AIM: Exactly reproduce the lines that follow.

::: LISTED ENTRIES :::

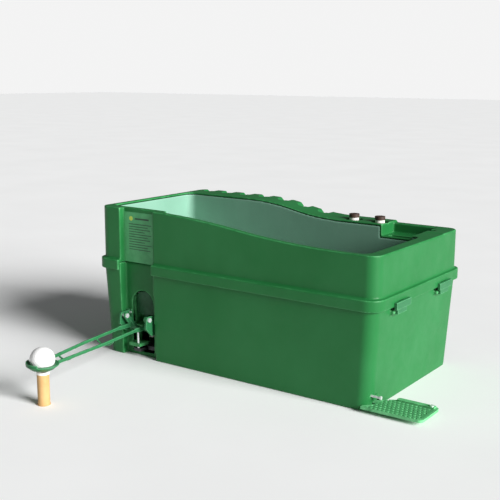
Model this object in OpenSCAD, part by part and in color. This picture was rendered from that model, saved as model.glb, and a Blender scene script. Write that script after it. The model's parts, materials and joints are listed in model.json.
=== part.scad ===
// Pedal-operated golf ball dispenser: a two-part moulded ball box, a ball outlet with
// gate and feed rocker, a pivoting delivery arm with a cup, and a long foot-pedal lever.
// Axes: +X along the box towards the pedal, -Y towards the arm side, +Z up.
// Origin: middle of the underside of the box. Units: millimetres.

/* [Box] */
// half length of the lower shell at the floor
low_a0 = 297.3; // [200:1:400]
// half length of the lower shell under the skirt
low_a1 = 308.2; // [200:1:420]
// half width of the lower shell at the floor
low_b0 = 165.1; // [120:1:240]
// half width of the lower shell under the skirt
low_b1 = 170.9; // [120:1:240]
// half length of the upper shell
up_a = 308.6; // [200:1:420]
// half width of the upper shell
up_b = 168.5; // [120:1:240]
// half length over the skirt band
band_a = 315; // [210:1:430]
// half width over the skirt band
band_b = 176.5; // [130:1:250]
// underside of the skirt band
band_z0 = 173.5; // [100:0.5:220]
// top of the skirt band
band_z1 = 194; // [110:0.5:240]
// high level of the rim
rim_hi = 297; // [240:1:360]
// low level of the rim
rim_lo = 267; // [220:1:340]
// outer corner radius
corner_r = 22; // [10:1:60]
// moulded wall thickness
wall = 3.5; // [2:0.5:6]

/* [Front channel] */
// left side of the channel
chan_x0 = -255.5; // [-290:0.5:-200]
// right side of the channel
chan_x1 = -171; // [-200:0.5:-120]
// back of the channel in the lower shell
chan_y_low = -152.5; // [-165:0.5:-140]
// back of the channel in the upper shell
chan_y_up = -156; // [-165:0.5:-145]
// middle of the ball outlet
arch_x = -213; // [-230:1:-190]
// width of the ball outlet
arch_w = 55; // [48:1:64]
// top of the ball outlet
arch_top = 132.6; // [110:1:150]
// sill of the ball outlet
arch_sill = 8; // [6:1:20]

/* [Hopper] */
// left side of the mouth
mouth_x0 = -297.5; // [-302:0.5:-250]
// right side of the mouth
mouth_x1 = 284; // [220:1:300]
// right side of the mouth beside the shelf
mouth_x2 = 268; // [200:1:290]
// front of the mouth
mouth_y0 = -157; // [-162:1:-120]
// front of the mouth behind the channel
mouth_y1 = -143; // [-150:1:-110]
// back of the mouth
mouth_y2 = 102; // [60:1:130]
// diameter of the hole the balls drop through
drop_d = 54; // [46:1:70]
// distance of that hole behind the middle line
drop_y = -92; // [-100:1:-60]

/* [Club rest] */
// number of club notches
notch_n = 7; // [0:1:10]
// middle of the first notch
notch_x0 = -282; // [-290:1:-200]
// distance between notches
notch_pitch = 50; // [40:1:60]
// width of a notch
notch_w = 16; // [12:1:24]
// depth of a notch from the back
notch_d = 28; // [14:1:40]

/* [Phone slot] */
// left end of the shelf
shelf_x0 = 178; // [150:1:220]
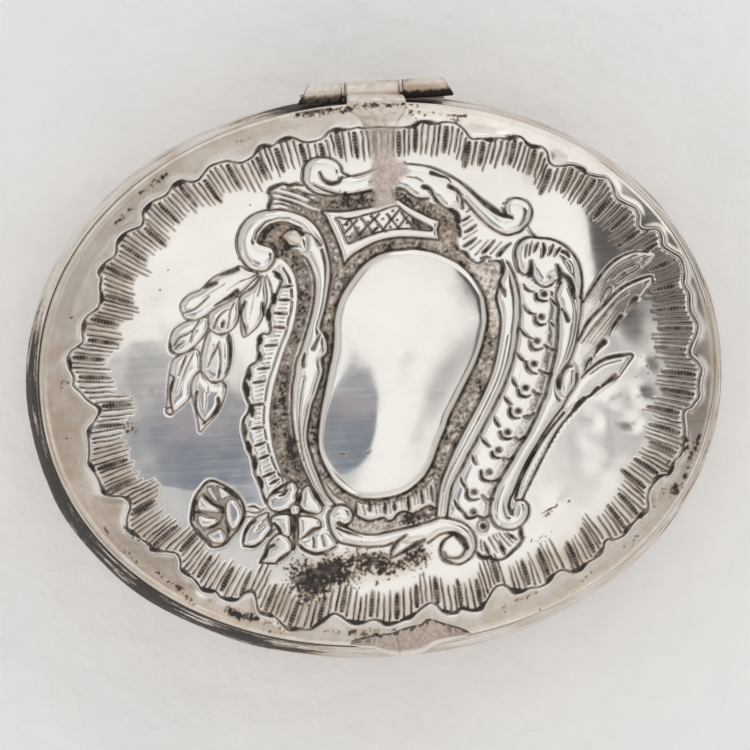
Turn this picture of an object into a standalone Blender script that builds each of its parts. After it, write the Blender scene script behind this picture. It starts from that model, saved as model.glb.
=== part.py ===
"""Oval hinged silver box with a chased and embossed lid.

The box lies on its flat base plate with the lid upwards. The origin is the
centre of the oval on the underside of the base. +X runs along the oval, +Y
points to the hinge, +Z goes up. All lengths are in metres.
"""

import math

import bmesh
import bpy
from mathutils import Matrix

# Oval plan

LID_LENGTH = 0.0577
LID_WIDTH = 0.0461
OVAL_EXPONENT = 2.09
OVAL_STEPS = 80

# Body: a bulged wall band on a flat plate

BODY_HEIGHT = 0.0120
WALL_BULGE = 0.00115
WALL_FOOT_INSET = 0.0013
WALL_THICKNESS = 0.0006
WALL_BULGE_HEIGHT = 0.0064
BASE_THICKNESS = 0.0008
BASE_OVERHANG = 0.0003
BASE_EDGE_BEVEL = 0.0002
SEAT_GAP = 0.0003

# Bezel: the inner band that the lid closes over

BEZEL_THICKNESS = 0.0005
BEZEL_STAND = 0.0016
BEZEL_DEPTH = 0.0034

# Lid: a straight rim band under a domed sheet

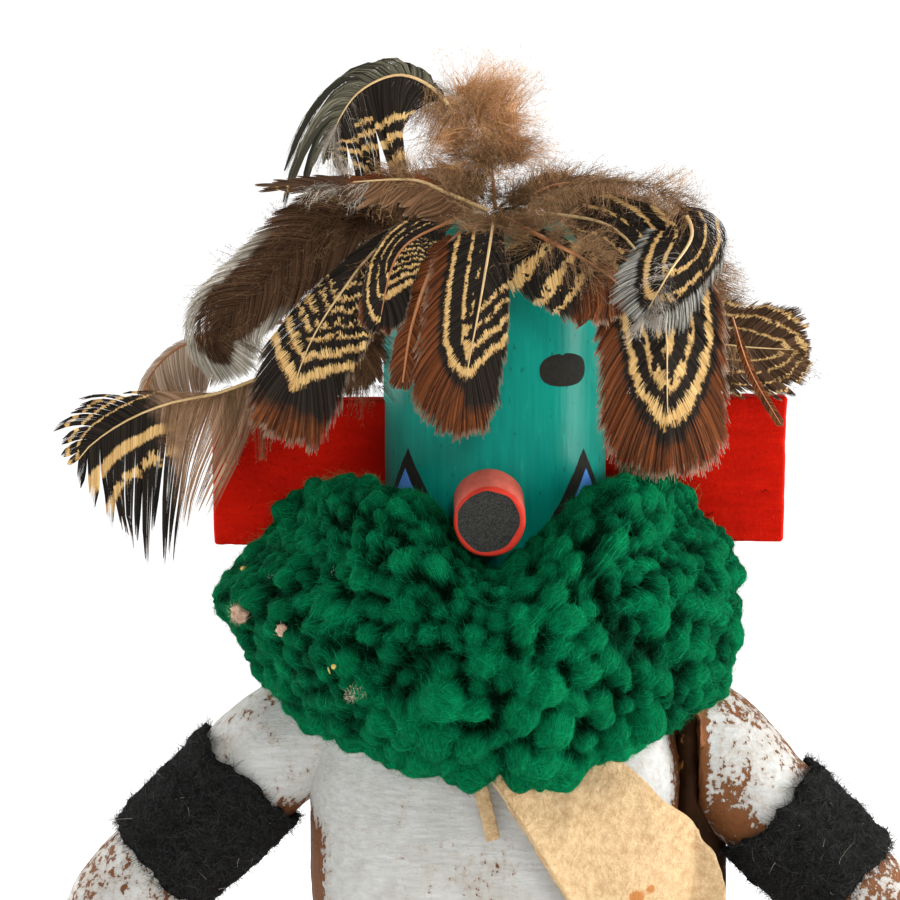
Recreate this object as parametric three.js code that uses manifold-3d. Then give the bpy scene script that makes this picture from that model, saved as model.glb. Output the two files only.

:::

RESPONSE TO THE TASK:
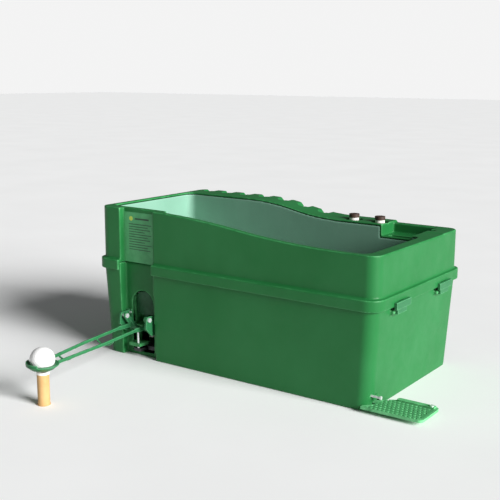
Model this object in OpenSCAD, part by part and in color. This picture was rendered from that model, saved as model.glb, and a Blender scene script. Write that script after it. The model's parts, materials and joints are listed in model.json.
=== part.scad ===
// Pedal-operated golf ball dispenser: a two-part moulded ball box, a ball outlet with
// gate and feed rocker, a pivoting delivery arm with a cup, and a long foot-pedal lever.
// Axes: +X along the box towards the pedal, -Y towards the arm side, +Z up.
// Origin: middle of the underside of the box. Units: millimetres.

/* [Box] */
// half length of the lower shell at the floor
low_a0 = 297.3; // [200:1:400]
// half length of the lower shell under the skirt
low_a1 = 308.2; // [200:1:420]
// half width of the lower shell at the floor
low_b0 = 165.1; // [120:1:240]
// half width of the lower shell under the skirt
low_b1 = 170.9; // [120:1:240]
// half length of the upper shell
up_a = 308.6; // [200:1:420]
// half width of the upper shell
up_b = 168.5; // [120:1:240]
// half length over the skirt band
band_a = 315; // [210:1:430]
// half width over the skirt band
band_b = 176.5; // [130:1:250]
// underside of the skirt band
band_z0 = 173.5; // [100:0.5:220]
// top of the skirt band
band_z1 = 194; // [110:0.5:240]
// high level of the rim
rim_hi = 297; // [240:1:360]
// low level of the rim
rim_lo = 267; // [220:1:340]
// outer corner radius
corner_r = 22; // [10:1:60]
// moulded wall thickness
wall = 3.5; // [2:0.5:6]

/* [Front channel] */
// left side of the channel
chan_x0 = -255.5; // [-290:0.5:-200]
// right side of the channel
chan_x1 = -171; // [-200:0.5:-120]
// back of the channel in the lower shell
chan_y_low = -152.5; // [-165:0.5:-140]
// back of the channel in the upper shell
chan_y_up = -156; // [-165:0.5:-145]
// middle of the ball outlet
arch_x = -213; // [-230:1:-190]
// width of the ball outlet
arch_w = 55; // [48:1:64]
// top of the ball outlet
arch_top = 132.6; // [110:1:150]
// sill of the ball outlet
arch_sill = 8; // [6:1:20]

/* [Hopper] */
// left side of the mouth
mouth_x0 = -297.5; // [-302:0.5:-250]
// right side of the mouth
mouth_x1 = 284; // [220:1:300]
// right side of the mouth beside the shelf
mouth_x2 = 268; // [200:1:290]
// front of the mouth
mouth_y0 = -157; // [-162:1:-120]
// front of the mouth behind the channel
mouth_y1 = -143; // [-150:1:-110]
// back of the mouth
mouth_y2 = 102; // [60:1:130]
// diameter of the hole the balls drop through
drop_d = 54; // [46:1:70]
// distance of that hole behind the middle line
drop_y = -92; // [-100:1:-60]

/* [Club rest] */
// number of club notches
notch_n = 7; // [0:1:10]
// middle of the first notch
notch_x0 = -282; // [-290:1:-200]
// distance between notches
notch_pitch = 50; // [40:1:60]
// width of a notch
notch_w = 16; // [12:1:24]
// depth of a notch from the back
notch_d = 28; // [14:1:40]

/* [Phone slot] */
// left end of the shelf
shelf_x0 = 178; // [150:1:220]
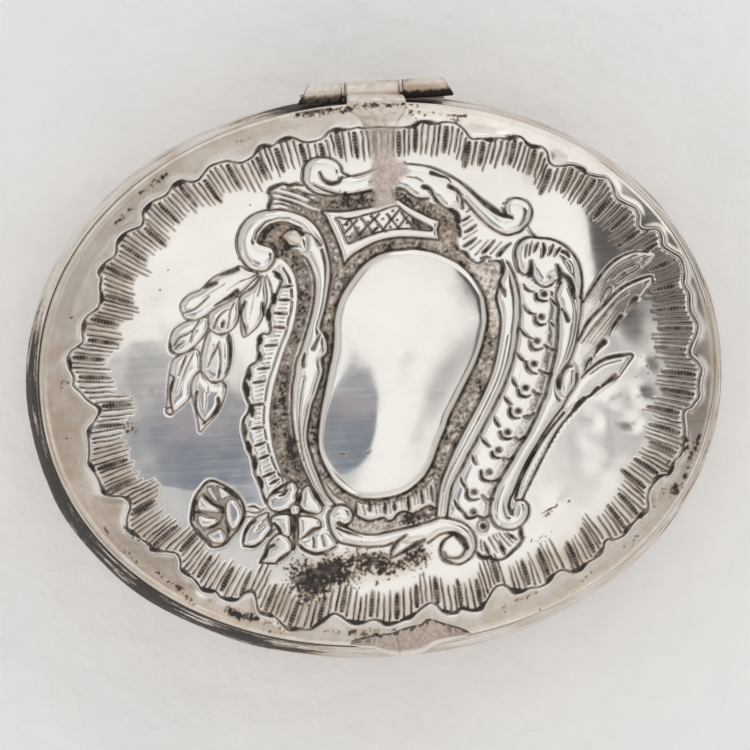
Turn this picture of an object into a standalone Blender script that builds each of its parts. After it, write the Blender scene script behind this picture. It starts from that model, saved as model.glb.
=== part.py ===
"""Oval hinged silver box with a chased and embossed lid.

The box lies on its flat base plate with the lid upwards. The origin is the
centre of the oval on the underside of the base. +X runs along the oval, +Y
points to the hinge, +Z goes up. All lengths are in metres.
"""

import math

import bmesh
import bpy
from mathutils import Matrix

# Oval plan

LID_LENGTH = 0.0577
LID_WIDTH = 0.0461
OVAL_EXPONENT = 2.09
OVAL_STEPS = 80

# Body: a bulged wall band on a flat plate

BODY_HEIGHT = 0.0120
WALL_BULGE = 0.00115
WALL_FOOT_INSET = 0.0013
WALL_THICKNESS = 0.0006
WALL_BULGE_HEIGHT = 0.0064
BASE_THICKNESS = 0.0008
BASE_OVERHANG = 0.0003
BASE_EDGE_BEVEL = 0.0002
SEAT_GAP = 0.0003

# Bezel: the inner band that the lid closes over

BEZEL_THICKNESS = 0.0005
BEZEL_STAND = 0.0016
BEZEL_DEPTH = 0.0034

# Lid: a straight rim band under a domed sheet

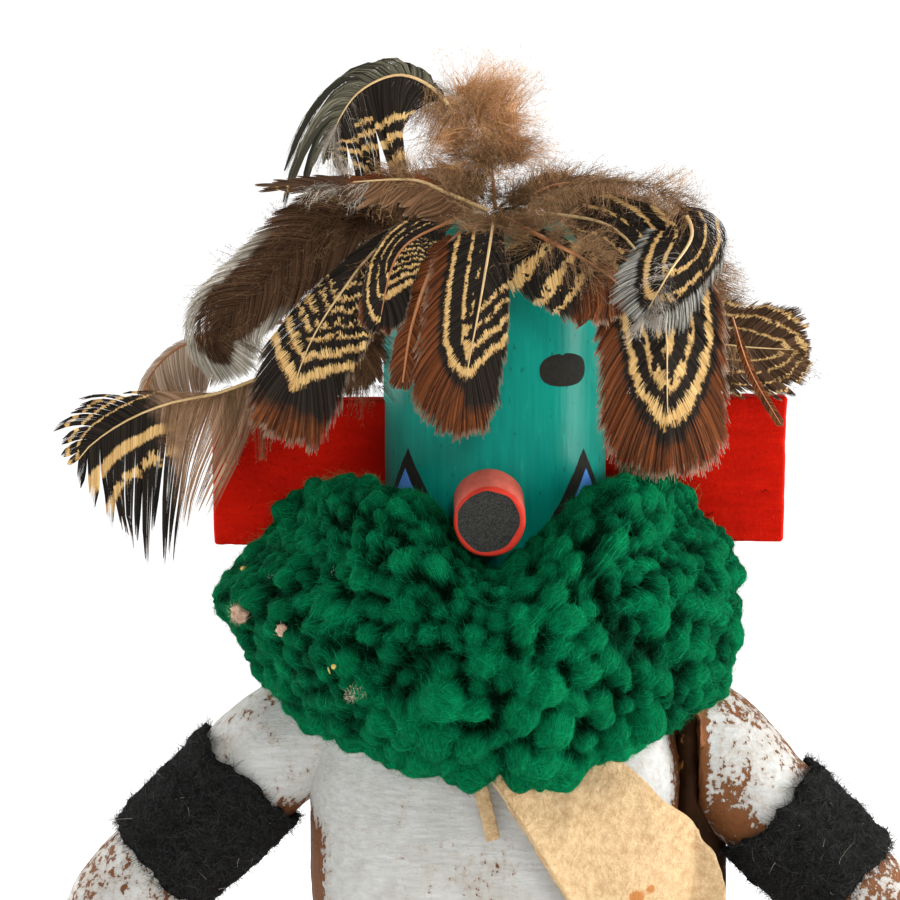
Recreate this object as parametric three.js code that uses manifold-3d. Then give the bpy scene script that makes this picture from that model, saved as model.glb. Output the two files only.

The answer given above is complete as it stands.